» TASK GOAL: Your task is to repeat the listing exactly.

» AVAILABLE DATA:
◆ ◆ ◆ ◆

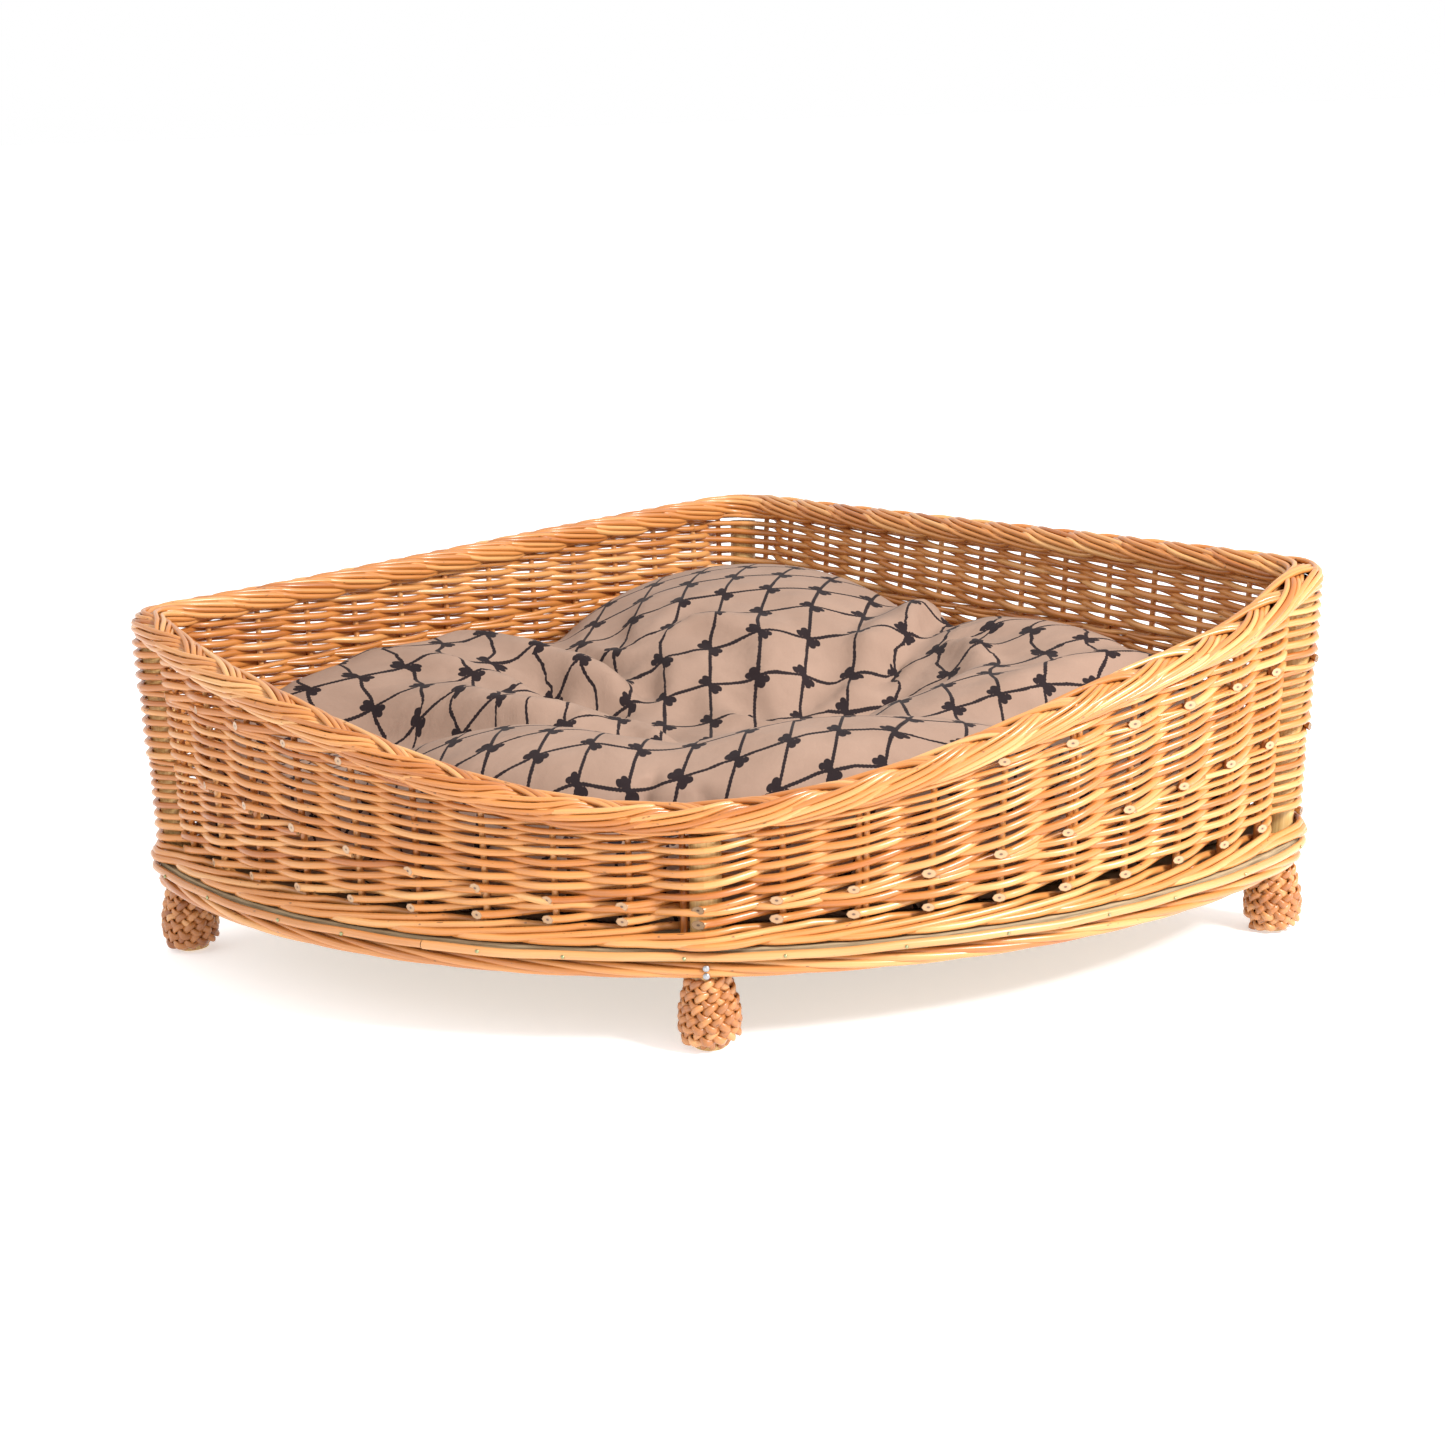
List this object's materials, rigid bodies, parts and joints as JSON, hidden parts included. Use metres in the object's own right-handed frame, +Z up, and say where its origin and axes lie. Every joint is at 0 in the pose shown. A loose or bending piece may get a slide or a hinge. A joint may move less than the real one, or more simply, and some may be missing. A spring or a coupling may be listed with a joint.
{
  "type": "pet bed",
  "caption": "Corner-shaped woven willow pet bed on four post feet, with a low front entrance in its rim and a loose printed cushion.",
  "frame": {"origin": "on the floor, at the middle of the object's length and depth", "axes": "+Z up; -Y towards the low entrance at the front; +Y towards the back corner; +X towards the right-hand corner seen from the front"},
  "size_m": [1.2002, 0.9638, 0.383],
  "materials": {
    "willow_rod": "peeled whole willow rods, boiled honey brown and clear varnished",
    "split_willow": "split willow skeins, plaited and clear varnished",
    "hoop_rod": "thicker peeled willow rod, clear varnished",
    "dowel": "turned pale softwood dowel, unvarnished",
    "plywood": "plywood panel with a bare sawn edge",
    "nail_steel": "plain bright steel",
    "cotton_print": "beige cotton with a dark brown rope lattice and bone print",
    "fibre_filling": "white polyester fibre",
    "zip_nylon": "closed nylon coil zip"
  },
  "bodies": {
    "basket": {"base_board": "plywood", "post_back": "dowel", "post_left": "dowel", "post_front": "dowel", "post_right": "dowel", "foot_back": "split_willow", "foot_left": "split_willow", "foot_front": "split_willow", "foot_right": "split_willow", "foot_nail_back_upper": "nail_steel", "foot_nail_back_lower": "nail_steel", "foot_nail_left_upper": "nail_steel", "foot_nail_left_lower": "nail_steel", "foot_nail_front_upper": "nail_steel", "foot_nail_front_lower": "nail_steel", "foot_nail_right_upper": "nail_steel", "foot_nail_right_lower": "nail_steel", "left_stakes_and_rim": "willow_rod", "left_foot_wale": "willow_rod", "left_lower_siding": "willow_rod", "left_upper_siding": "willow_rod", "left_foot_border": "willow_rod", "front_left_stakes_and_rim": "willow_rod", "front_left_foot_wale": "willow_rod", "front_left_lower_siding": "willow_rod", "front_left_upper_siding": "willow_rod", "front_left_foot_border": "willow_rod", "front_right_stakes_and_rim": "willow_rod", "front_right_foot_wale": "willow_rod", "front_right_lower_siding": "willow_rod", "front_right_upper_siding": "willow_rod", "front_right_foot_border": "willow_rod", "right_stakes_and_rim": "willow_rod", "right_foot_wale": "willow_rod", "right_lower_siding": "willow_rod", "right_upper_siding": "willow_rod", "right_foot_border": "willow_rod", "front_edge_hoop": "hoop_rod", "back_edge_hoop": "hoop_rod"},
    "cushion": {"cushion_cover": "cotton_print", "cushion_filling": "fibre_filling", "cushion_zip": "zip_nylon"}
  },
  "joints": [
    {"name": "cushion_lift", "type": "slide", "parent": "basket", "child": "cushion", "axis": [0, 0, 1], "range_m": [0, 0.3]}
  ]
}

◆ ◆ ◆ ◆

» SOLUTION FOR THIS EXERCISE:
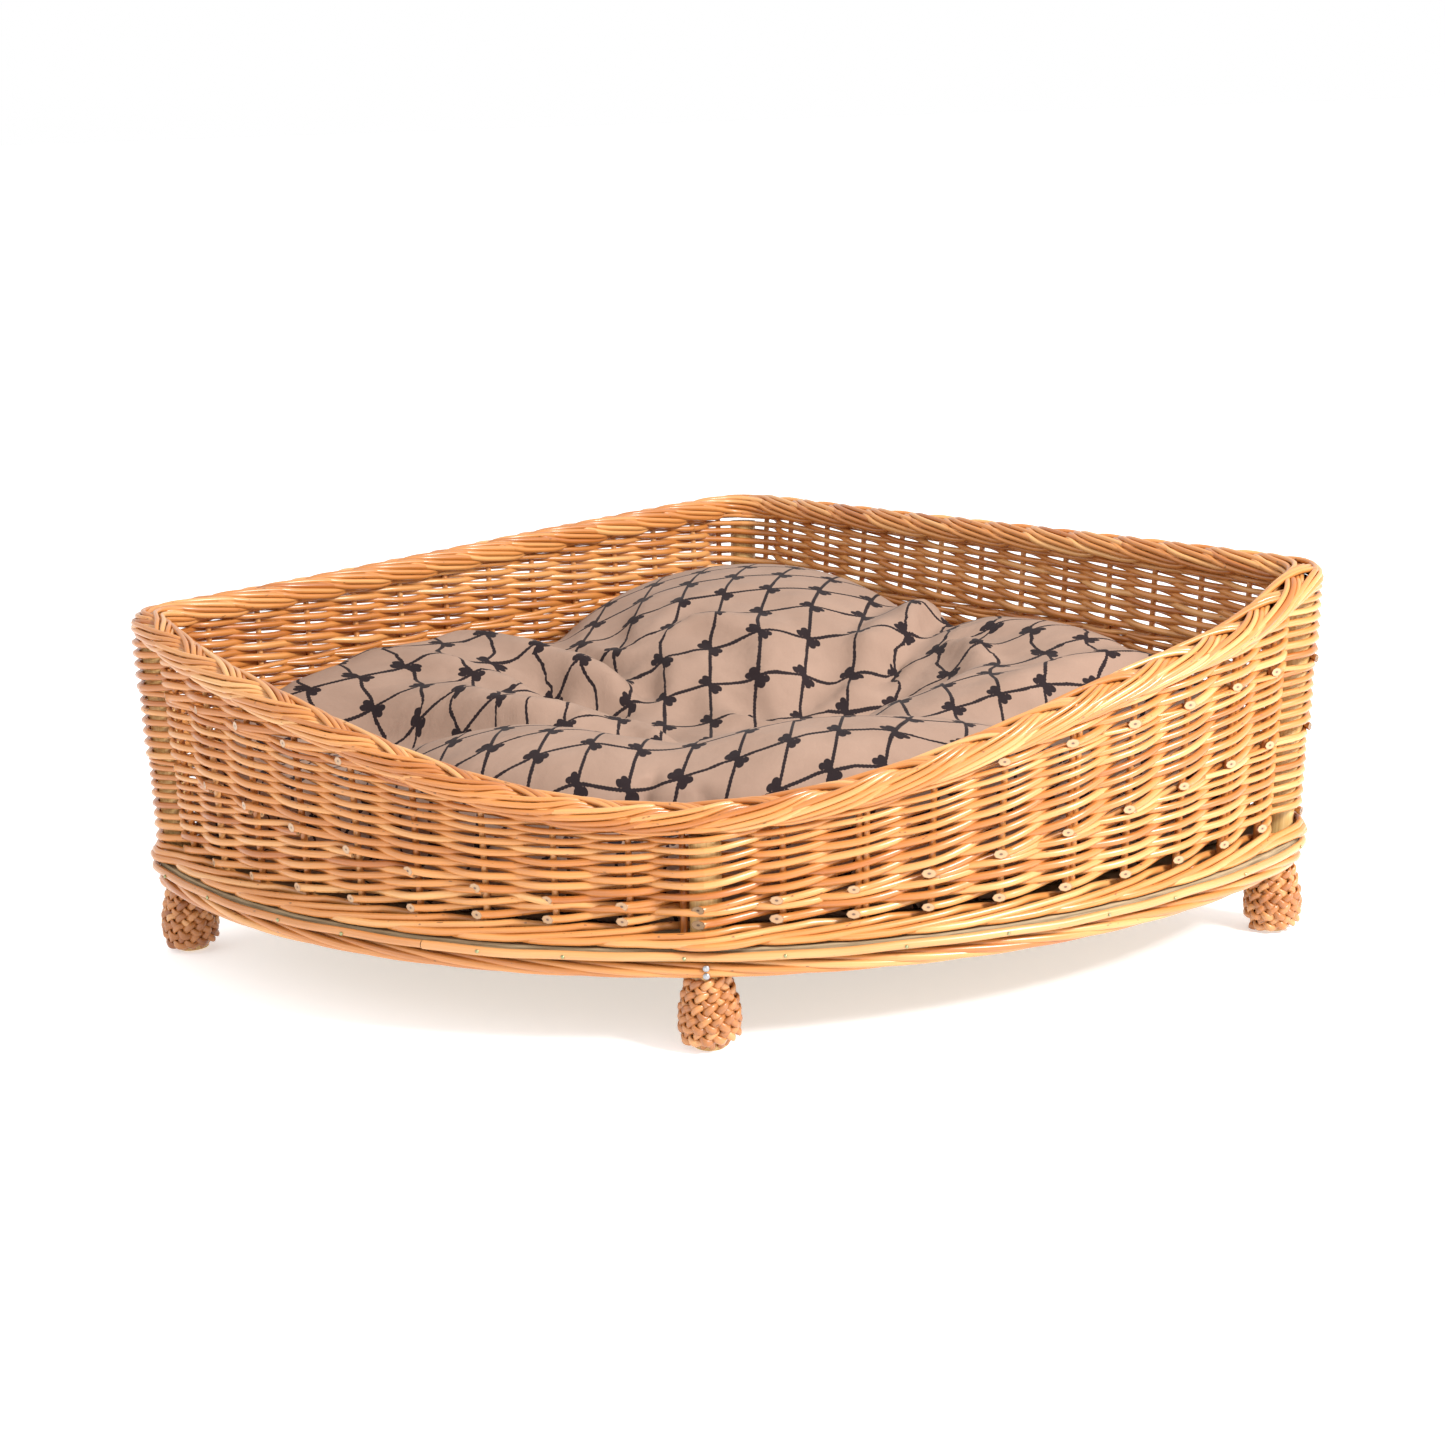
List this object's materials, rigid bodies, parts and joints as JSON, hidden parts included. Use metres in the object's own right-handed frame, +Z up, and say where its origin and axes lie. Every joint is at 0 in the pose shown. A loose or bending piece may get a slide or a hinge. A joint may move less than the real one, or more simply, and some may be missing. A spring or a coupling may be listed with a joint.
{
  "type": "pet bed",
  "caption": "Corner-shaped woven willow pet bed on four post feet, with a low front entrance in its rim and a loose printed cushion.",
  "frame": {"origin": "on the floor, at the middle of the object's length and depth", "axes": "+Z up; -Y towards the low entrance at the front; +Y towards the back corner; +X towards the right-hand corner seen from the front"},
  "size_m": [1.2002, 0.9638, 0.383],
  "materials": {
    "willow_rod": "peeled whole willow rods, boiled honey brown and clear varnished",
    "split_willow": "split willow skeins, plaited and clear varnished",
    "hoop_rod": "thicker peeled willow rod, clear varnished",
    "dowel": "turned pale softwood dowel, unvarnished",
    "plywood": "plywood panel with a bare sawn edge",
    "nail_steel": "plain bright steel",
    "cotton_print": "beige cotton with a dark brown rope lattice and bone print",
    "fibre_filling": "white polyester fibre",
    "zip_nylon": "closed nylon coil zip"
  },
  "bodies": {
    "basket": {"base_board": "plywood", "post_back": "dowel", "post_left": "dowel", "post_front": "dowel", "post_right": "dowel", "foot_back": "split_willow", "foot_left": "split_willow", "foot_front": "split_willow", "foot_right": "split_willow", "foot_nail_back_upper": "nail_steel", "foot_nail_back_lower": "nail_steel", "foot_nail_left_upper": "nail_steel", "foot_nail_left_lower": "nail_steel", "foot_nail_front_upper": "nail_steel", "foot_nail_front_lower": "nail_steel", "foot_nail_right_upper": "nail_steel", "foot_nail_right_lower": "nail_steel", "left_stakes_and_rim": "willow_rod", "left_foot_wale": "willow_rod", "left_lower_siding": "willow_rod", "left_upper_siding": "willow_rod", "left_foot_border": "willow_rod", "front_left_stakes_and_rim": "willow_rod", "front_left_foot_wale": "willow_rod", "front_left_lower_siding": "willow_rod", "front_left_upper_siding": "willow_rod", "front_left_foot_border": "willow_rod", "front_right_stakes_and_rim": "willow_rod", "front_right_foot_wale": "willow_rod", "front_right_lower_siding": "willow_rod", "front_right_upper_siding": "willow_rod", "front_right_foot_border": "willow_rod", "right_stakes_and_rim": "willow_rod", "right_foot_wale": "willow_rod", "right_lower_siding": "willow_rod", "right_upper_siding": "willow_rod", "right_foot_border": "willow_rod", "front_edge_hoop": "hoop_rod", "back_edge_hoop": "hoop_rod"},
    "cushion": {"cushion_cover": "cotton_print", "cushion_filling": "fibre_filling", "cushion_zip": "zip_nylon"}
  },
  "joints": [
    {"name": "cushion_lift", "type": "slide", "parent": "basket", "child": "cushion", "axis": [0, 0, 1], "range_m": [0, 0.3]}
  ]
}